-- START Given entries --

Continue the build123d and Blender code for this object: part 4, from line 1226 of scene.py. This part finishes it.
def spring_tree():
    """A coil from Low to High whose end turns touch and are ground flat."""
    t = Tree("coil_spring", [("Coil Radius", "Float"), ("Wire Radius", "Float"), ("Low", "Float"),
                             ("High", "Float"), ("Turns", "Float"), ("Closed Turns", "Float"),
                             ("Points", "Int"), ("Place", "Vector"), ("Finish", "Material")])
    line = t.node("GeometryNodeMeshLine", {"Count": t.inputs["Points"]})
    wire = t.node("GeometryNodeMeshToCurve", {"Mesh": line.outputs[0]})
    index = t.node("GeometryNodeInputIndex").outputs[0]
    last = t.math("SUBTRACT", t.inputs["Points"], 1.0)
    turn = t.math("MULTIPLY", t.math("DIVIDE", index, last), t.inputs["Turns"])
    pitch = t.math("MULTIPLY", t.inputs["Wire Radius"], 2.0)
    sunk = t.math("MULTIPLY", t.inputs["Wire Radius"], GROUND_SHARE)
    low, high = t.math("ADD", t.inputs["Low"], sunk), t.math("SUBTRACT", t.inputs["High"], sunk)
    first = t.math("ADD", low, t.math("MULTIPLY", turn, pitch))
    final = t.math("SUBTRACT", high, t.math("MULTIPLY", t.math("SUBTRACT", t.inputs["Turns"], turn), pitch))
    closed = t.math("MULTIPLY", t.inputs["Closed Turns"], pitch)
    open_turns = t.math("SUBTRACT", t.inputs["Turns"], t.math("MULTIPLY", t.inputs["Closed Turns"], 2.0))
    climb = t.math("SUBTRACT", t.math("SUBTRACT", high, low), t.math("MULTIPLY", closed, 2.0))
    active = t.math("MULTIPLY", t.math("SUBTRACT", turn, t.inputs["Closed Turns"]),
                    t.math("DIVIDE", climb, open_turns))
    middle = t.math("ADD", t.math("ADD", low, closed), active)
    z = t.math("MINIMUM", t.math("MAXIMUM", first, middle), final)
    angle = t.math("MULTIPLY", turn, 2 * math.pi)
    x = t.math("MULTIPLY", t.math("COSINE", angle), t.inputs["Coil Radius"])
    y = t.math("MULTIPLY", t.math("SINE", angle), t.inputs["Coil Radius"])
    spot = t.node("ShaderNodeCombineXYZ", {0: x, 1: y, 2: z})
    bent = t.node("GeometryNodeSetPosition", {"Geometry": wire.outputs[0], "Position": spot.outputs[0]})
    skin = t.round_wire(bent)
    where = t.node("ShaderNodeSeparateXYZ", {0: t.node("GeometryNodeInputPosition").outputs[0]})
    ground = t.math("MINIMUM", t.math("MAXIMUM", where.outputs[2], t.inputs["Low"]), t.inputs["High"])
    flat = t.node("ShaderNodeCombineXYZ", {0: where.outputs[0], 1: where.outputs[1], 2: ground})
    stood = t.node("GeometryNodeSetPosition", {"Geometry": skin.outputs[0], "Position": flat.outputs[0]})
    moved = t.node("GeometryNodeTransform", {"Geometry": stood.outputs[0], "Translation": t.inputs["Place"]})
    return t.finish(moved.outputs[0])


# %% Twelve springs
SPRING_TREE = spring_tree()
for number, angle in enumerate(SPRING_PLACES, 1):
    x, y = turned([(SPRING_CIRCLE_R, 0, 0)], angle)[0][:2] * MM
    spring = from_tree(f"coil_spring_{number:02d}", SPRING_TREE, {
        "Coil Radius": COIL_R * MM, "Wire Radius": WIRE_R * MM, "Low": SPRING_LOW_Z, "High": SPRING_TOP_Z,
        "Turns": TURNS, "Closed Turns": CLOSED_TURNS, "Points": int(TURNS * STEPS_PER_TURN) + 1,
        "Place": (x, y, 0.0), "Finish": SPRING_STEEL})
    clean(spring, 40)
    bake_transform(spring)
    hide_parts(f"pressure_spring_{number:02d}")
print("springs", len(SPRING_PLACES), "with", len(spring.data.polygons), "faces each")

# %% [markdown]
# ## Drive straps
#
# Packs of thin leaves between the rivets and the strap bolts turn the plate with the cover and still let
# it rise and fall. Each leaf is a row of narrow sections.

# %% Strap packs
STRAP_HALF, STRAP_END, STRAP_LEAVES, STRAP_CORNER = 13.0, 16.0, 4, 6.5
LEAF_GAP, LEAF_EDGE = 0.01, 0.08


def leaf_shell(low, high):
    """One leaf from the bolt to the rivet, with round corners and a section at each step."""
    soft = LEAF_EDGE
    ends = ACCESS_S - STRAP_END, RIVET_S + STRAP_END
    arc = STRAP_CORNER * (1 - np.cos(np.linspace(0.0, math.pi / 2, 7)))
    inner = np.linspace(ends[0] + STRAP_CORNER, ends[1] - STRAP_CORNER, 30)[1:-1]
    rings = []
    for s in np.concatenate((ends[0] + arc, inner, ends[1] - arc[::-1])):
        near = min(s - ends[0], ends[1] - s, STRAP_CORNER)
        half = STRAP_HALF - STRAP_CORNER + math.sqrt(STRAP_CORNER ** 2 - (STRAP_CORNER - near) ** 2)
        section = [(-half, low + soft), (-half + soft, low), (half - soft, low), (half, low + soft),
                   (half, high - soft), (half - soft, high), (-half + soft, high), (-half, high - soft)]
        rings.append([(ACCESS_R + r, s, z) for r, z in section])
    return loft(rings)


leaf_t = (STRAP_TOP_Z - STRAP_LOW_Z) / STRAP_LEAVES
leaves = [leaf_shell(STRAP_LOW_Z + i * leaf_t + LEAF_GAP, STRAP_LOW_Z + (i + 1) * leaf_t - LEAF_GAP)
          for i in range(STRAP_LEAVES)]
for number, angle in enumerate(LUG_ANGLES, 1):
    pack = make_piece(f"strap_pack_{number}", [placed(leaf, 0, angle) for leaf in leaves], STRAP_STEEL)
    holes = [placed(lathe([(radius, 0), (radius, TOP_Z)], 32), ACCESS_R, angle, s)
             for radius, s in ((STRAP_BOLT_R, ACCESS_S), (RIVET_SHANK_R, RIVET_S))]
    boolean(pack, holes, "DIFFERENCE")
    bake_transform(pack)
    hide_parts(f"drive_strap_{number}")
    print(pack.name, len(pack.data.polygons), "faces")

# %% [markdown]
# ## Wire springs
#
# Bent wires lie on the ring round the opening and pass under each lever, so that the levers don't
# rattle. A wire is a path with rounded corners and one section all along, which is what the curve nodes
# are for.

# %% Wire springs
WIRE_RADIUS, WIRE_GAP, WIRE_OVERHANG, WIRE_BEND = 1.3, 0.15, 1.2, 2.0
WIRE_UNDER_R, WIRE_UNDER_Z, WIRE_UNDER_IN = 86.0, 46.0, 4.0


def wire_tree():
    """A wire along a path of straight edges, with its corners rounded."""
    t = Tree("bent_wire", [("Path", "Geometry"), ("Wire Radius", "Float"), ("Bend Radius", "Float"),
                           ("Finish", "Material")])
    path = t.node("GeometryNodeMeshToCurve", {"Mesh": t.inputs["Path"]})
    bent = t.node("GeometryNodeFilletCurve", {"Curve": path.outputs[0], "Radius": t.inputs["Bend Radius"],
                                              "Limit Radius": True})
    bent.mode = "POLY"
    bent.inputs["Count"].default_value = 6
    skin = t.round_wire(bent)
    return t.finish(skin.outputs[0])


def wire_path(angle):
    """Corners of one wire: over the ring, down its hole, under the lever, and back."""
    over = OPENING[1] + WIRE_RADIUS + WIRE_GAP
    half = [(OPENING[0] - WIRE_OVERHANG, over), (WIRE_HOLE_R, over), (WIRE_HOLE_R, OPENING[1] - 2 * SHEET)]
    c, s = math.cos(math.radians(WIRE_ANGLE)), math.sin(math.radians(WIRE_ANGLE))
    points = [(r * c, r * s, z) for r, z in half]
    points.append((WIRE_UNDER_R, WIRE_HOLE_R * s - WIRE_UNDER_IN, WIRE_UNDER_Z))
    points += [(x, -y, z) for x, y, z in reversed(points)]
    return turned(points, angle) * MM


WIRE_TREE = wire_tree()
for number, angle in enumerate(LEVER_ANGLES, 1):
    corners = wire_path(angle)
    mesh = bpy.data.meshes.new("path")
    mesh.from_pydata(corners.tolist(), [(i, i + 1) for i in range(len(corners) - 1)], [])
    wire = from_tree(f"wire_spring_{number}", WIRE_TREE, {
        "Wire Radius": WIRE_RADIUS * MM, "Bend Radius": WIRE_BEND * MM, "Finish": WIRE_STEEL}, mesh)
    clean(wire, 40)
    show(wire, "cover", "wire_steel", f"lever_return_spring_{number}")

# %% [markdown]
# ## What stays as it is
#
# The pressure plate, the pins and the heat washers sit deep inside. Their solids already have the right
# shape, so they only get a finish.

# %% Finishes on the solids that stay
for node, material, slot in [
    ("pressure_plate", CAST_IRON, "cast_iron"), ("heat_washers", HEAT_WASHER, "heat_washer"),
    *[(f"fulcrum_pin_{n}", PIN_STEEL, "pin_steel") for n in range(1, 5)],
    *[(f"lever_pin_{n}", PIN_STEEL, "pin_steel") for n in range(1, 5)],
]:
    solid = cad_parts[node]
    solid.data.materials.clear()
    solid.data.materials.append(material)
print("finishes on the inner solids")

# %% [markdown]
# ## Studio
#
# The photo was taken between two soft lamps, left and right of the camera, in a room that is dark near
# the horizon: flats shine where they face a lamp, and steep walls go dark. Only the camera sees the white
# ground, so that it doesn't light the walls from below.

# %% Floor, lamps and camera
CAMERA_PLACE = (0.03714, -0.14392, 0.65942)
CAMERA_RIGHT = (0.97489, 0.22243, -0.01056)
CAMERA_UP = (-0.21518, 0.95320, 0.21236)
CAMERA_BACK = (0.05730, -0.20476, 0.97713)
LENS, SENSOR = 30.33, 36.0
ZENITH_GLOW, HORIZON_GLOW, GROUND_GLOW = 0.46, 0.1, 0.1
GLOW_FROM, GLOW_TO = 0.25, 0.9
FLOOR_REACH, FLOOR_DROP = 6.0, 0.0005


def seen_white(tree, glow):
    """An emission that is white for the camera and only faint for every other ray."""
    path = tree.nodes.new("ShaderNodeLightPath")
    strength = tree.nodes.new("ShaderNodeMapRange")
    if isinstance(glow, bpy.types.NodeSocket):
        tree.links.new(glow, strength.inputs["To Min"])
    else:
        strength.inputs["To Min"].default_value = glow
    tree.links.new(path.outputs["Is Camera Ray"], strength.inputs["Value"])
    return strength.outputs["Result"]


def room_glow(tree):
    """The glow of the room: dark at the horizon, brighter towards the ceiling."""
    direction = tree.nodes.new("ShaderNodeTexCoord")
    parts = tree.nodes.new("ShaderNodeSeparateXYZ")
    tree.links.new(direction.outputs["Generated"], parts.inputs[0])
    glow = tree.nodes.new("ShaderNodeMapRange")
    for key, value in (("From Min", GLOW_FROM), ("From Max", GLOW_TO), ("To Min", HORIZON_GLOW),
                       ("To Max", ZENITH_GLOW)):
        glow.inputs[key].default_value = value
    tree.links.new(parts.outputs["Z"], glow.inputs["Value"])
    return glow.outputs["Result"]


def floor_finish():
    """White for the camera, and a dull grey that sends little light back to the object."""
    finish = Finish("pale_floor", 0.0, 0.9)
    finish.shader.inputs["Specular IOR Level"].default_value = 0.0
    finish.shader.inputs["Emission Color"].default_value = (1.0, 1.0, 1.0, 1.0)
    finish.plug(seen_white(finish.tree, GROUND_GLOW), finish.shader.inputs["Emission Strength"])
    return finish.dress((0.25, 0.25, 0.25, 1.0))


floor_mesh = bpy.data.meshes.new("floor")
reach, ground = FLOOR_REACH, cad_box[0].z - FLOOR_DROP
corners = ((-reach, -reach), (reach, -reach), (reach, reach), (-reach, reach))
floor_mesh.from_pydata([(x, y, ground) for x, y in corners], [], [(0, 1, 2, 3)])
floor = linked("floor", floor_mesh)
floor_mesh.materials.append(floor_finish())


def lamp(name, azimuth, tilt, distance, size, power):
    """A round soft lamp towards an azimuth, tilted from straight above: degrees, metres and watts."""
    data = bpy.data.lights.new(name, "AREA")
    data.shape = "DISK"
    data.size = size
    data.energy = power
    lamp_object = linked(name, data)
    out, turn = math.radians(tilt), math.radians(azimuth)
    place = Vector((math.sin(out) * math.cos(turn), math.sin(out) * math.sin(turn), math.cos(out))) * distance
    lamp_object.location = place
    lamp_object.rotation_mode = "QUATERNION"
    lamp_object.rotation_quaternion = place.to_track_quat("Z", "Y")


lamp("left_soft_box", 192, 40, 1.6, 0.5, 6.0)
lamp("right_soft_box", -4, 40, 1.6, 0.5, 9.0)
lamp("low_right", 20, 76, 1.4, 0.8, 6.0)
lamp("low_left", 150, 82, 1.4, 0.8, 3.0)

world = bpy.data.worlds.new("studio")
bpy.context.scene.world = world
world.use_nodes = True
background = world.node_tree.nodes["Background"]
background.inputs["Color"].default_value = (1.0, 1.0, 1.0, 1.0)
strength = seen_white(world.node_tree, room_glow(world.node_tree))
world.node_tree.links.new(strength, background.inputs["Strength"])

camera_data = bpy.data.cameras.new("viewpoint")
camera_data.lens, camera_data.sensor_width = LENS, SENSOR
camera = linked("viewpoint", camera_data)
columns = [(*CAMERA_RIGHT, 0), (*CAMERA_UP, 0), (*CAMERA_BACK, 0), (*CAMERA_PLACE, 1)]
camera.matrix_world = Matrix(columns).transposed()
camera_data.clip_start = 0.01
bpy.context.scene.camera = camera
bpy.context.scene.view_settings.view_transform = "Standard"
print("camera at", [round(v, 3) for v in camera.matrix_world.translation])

-- END Given entries --
-- START Given entries --

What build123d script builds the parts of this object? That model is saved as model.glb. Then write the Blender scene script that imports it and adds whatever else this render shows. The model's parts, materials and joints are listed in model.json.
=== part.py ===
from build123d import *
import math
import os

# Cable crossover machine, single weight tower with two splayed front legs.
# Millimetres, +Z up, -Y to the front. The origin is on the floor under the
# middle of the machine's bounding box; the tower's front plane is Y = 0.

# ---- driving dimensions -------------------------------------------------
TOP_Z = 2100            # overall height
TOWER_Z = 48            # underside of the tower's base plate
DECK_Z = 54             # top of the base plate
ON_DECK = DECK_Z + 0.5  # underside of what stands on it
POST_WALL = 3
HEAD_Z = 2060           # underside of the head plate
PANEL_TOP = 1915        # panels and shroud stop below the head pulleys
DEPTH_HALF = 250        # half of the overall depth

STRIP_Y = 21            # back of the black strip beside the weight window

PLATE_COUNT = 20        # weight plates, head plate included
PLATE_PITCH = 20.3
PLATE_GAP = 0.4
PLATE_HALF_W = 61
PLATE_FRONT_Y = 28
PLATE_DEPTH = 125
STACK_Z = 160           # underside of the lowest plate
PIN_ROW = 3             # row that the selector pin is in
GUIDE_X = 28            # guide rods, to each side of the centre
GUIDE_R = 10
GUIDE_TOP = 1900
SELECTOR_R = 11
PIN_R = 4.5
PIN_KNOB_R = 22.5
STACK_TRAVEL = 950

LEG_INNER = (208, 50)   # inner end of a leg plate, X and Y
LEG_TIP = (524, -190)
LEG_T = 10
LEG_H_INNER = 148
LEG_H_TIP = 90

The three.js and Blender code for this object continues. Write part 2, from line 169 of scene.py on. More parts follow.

-- END Given entries --
-- START Given entries --

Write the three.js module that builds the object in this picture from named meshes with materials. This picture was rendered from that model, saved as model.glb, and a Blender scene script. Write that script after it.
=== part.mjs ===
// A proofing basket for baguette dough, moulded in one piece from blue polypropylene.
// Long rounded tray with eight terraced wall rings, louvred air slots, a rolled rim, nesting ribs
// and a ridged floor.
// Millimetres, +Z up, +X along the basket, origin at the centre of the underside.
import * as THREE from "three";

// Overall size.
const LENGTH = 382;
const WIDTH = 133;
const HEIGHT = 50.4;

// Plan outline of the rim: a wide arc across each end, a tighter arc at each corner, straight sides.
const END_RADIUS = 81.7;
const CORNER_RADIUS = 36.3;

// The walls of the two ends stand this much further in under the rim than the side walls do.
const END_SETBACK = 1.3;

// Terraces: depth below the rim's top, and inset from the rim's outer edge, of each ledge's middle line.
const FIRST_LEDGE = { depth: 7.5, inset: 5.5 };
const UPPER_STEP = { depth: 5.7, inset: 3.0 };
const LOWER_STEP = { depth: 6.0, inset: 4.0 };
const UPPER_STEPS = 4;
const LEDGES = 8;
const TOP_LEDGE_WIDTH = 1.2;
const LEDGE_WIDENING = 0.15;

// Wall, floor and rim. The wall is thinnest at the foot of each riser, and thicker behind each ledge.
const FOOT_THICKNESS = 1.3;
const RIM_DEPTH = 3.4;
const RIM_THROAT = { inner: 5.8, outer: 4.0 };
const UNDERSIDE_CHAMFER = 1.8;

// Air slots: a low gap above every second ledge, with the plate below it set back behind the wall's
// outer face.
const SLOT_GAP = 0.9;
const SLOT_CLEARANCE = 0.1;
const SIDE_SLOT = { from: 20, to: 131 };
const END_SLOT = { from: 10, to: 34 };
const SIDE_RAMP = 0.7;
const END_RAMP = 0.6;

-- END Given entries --

Exercise directions
Copy every line in the entries above that has the string "meshes" in it.

Task solution
    mesh = bpy.data.meshes.new("path")
floor_mesh = bpy.data.meshes.new("floor")
Write the three.js module that builds the object in this picture from named meshes with materials. This picture was rendered from that model, saved as model.glb, and a Blender scene script. Write that script after it.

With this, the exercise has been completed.